▶ EXERCISE PROMPT
Each line that follows should be printed again exactly as it stands.

** BEGIN INFORMATION SHOWN **

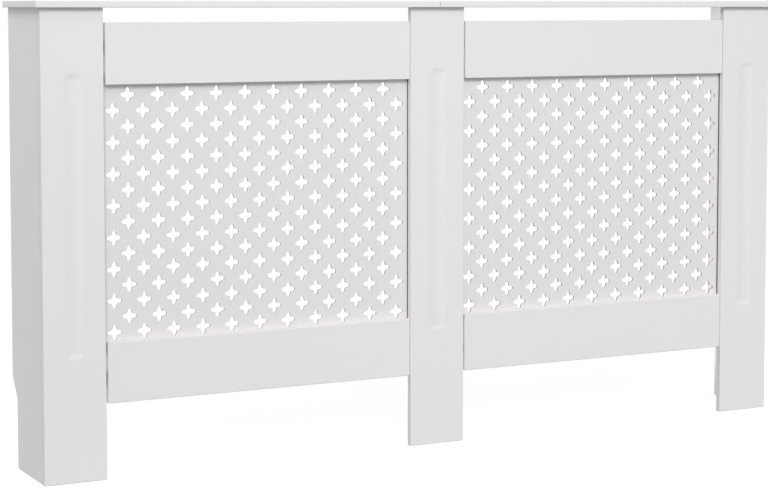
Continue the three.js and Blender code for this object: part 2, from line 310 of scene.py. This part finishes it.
def planedPine():
    # bare planed pine: pale straw with slightly darker growth lines along the stick
    look = {
        "early": "#E9D4AC",
        "late": "#D3B27F",
        "ringSpacing": 14.0,  # drawn coarse, so that the lines show on a narrow stick
        "drawnOut": 0.06,  # heights are shrunk to this share, so the grain runs along Z
        "wander": 1.2,
        "roughness": (0.6, 0.8),
        "fibreSize": 0.4,
        "fibreDepth": 0.05,
    }
    material, tree = newMaterial("planedPine")
    place = addNode(tree, "ShaderNodeTexCoord").outputs["Object"]
    grain = addNode(tree, "ShaderNodeMapping", {"Scale": (1.0, 1.0, look["drawnOut"])},
                    {"Vector": place}).outputs[0]
    # diagonal bands of scale 1 lie 2 pi / (10 root 2) of a metre apart
    bandScale = perMetre(look["ringSpacing"]) * math.pi / (5 * math.sqrt(2))
    rings = addNode(tree, "ShaderNodeTexWave",
                    {"bands_direction": "DIAGONAL", "Scale": bandScale,
                     "Distortion": look["wander"], "Detail": 3.0, "Detail Scale": 2.0},
                    {"Vector": grain})
    blend = {"data_type": "RGBA", 6: linear(look["early"]), 7: linear(look["late"])}
    tone = addNode(tree, "ShaderNodeMix", blend, {0: rings.outputs["Fac"]})
    least, most = look["roughness"]
    rough = addNode(tree, "ShaderNodeMapRange", {"To Min": least, "To Max": most},
                    {"Value": rings.outputs["Fac"]})
    fibre = relief(tree, grain, look["fibreSize"], look["fibreDepth"], detail=2.0, strength=0.5)
    return surfaced(material, {},
                    {"Base Color": tone.outputs[2], "Roughness": rough.outputs[0], "Normal": fibre})


def zincSteel():
    # pressed steel, bright zinc plated: silvery, slightly cloudy, with fine rolling marks
    look = {
        "colours": ("#C9CCCF", "#A9ADB2"),
        "cloudSize": 6.0,
        "roughness": (0.24, 0.42),
        "markSize": 0.5,
        "markDepth": 0.01,
    }
    material, tree = newMaterial("zincPlatedSteel")
    place = addNode(tree, "ShaderNodeTexCoord").outputs["Object"]
    tone, cloud = mottled(tree, place, look["colours"], look["cloudSize"], detail=4.0)
    least, most = look["roughness"]
    rough = addNode(tree, "ShaderNodeMapRange", {"To Min": least, "To Max": most}, {"Value": cloud})
    marks = relief(tree, place, look["markSize"], look["markDepth"], detail=1.0, strength=0.4)
    return surfaced(material, {"Metallic": 1.0},
                    {"Base Color": tone, "Roughness": rough.outputs[0], "Normal": marks})


finishes = {
    "painted_board": sprayedBoard(),
    "grille_sheet": rolledSheet(),
    "bare_wood": planedPine(),
    "zinc_plated_steel": zincSteel(),
}
print("finishes ready")


# shapes shared by the pieces: outlines with rounded corners, carried along and eased at their ends

joinDistance = 2e-6  # metres, closer points are one


def boxOf(node):
    # lowest and highest corner of a CAD node, in millimetres
    return [np.array(corner) * 1000 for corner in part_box(node)]


def camel(name):
    # a node's name in the way that this script names things
    first, *others = name.split("_")
    return first + "".join(word.capitalize() for word in others)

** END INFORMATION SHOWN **

▶ CORRECT RESPONSE
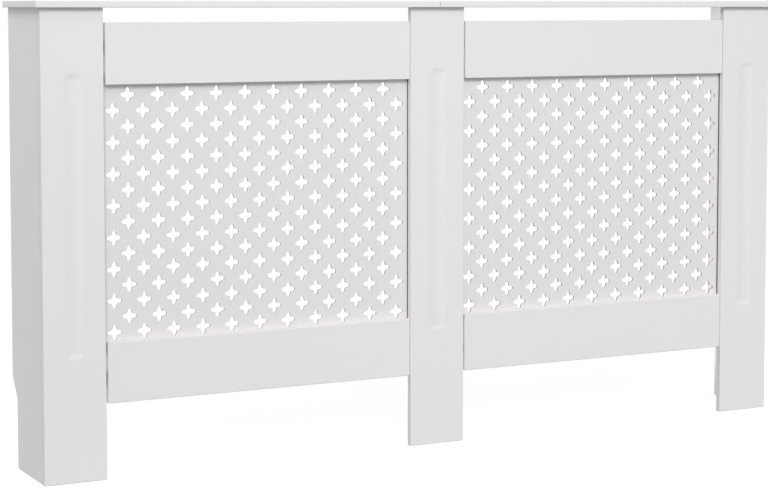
Continue the three.js and Blender code for this object: part 2, from line 310 of scene.py. This part finishes it.
def planedPine():
    # bare planed pine: pale straw with slightly darker growth lines along the stick
    look = {
        "early": "#E9D4AC",
        "late": "#D3B27F",
        "ringSpacing": 14.0,  # drawn coarse, so that the lines show on a narrow stick
        "drawnOut": 0.06,  # heights are shrunk to this share, so the grain runs along Z
        "wander": 1.2,
        "roughness": (0.6, 0.8),
        "fibreSize": 0.4,
        "fibreDepth": 0.05,
    }
    material, tree = newMaterial("planedPine")
    place = addNode(tree, "ShaderNodeTexCoord").outputs["Object"]
    grain = addNode(tree, "ShaderNodeMapping", {"Scale": (1.0, 1.0, look["drawnOut"])},
                    {"Vector": place}).outputs[0]
    # diagonal bands of scale 1 lie 2 pi / (10 root 2) of a metre apart
    bandScale = perMetre(look["ringSpacing"]) * math.pi / (5 * math.sqrt(2))
    rings = addNode(tree, "ShaderNodeTexWave",
                    {"bands_direction": "DIAGONAL", "Scale": bandScale,
                     "Distortion": look["wander"], "Detail": 3.0, "Detail Scale": 2.0},
                    {"Vector": grain})
    blend = {"data_type": "RGBA", 6: linear(look["early"]), 7: linear(look["late"])}
    tone = addNode(tree, "ShaderNodeMix", blend, {0: rings.outputs["Fac"]})
    least, most = look["roughness"]
    rough = addNode(tree, "ShaderNodeMapRange", {"To Min": least, "To Max": most},
                    {"Value": rings.outputs["Fac"]})
    fibre = relief(tree, grain, look["fibreSize"], look["fibreDepth"], detail=2.0, strength=0.5)
    return surfaced(material, {},
                    {"Base Color": tone.outputs[2], "Roughness": rough.outputs[0], "Normal": fibre})


def zincSteel():
    # pressed steel, bright zinc plated: silvery, slightly cloudy, with fine rolling marks
    look = {
        "colours": ("#C9CCCF", "#A9ADB2"),
        "cloudSize": 6.0,
        "roughness": (0.24, 0.42),
        "markSize": 0.5,
        "markDepth": 0.01,
    }
    material, tree = newMaterial("zincPlatedSteel")
    place = addNode(tree, "ShaderNodeTexCoord").outputs["Object"]
    tone, cloud = mottled(tree, place, look["colours"], look["cloudSize"], detail=4.0)
    least, most = look["roughness"]
    rough = addNode(tree, "ShaderNodeMapRange", {"To Min": least, "To Max": most}, {"Value": cloud})
    marks = relief(tree, place, look["markSize"], look["markDepth"], detail=1.0, strength=0.4)
    return surfaced(material, {"Metallic": 1.0},
                    {"Base Color": tone, "Roughness": rough.outputs[0], "Normal": marks})


finishes = {
    "painted_board": sprayedBoard(),
    "grille_sheet": rolledSheet(),
    "bare_wood": planedPine(),
    "zinc_plated_steel": zincSteel(),
}
print("finishes ready")


# shapes shared by the pieces: outlines with rounded corners, carried along and eased at their ends

joinDistance = 2e-6  # metres, closer points are one


def boxOf(node):
    # lowest and highest corner of a CAD node, in millimetres
    return [np.array(corner) * 1000 for corner in part_box(node)]


def camel(name):
    # a node's name in the way that this script names things
    first, *others = name.split("_")
    return first + "".join(word.capitalize() for word in others)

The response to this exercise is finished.